Validity -- The extent to which a test does the job for which it is intended. The term validity has different connotations for different types of tests and, therefore, different kinds of validity evidence are appropriate for each.

1. Content validity: For achievement tests, content validity is the extent to which the content of the test represents a balanced and adequate sampling of the outcomes (domain) about which inferences are to be made.

2. Criterion-related validity: The extent to which scores on the test are in agreement with (concurrent validity) or predict (predictive validity) some criterion measure.

Predictive validity refers to the accuracy with which a test is indicative of performance on a future criterion measure, e.g., scores on an academic aptitude test administered in high school to grade-point averages over four years of college.

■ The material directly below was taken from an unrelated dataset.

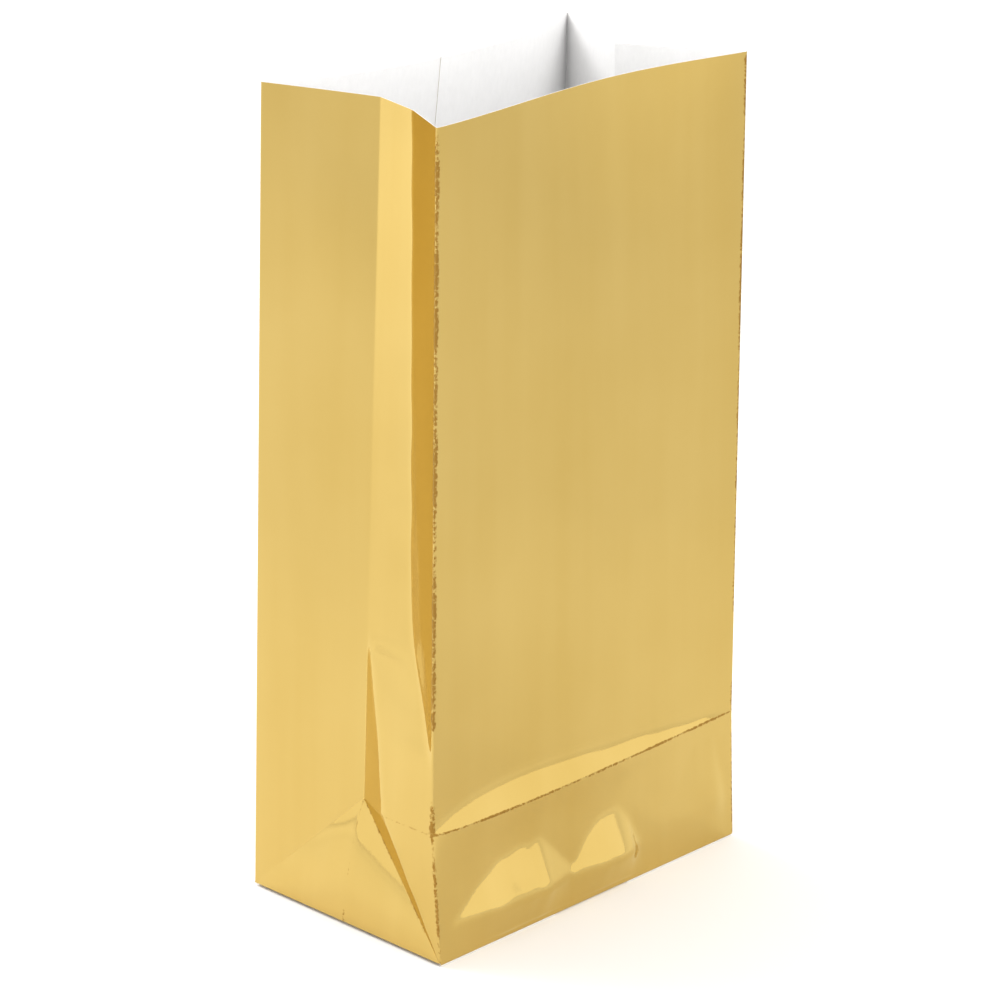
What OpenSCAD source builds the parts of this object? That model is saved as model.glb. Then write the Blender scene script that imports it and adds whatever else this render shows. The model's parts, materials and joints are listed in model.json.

Evidence of concurrent validity is obtained when no time interval has elapsed between the administration of the test being validated and collection of data. Concurrent validity might be obtained by administering concurrent measures of academic ability and achievement, by determining the relationship between a new test and one generally accepted as valid, or by determining the relationship between scores on a test and a less objective criterion measure.

3. Construct validity: The extent to which a test measures some relatively abstract psychological trait or construct; applicable in evaluating the validity of tests that have been constructed on the basis of an analysis of the trait and its manifestation.

Variance -- The square of the standard deviation.

VAR(X)=E[(X - MEAN(X))2]

z-Score -- A type of standard score whose distribution has a mean of zero and a standard deviation of one, sometimes called the standard normal distribution.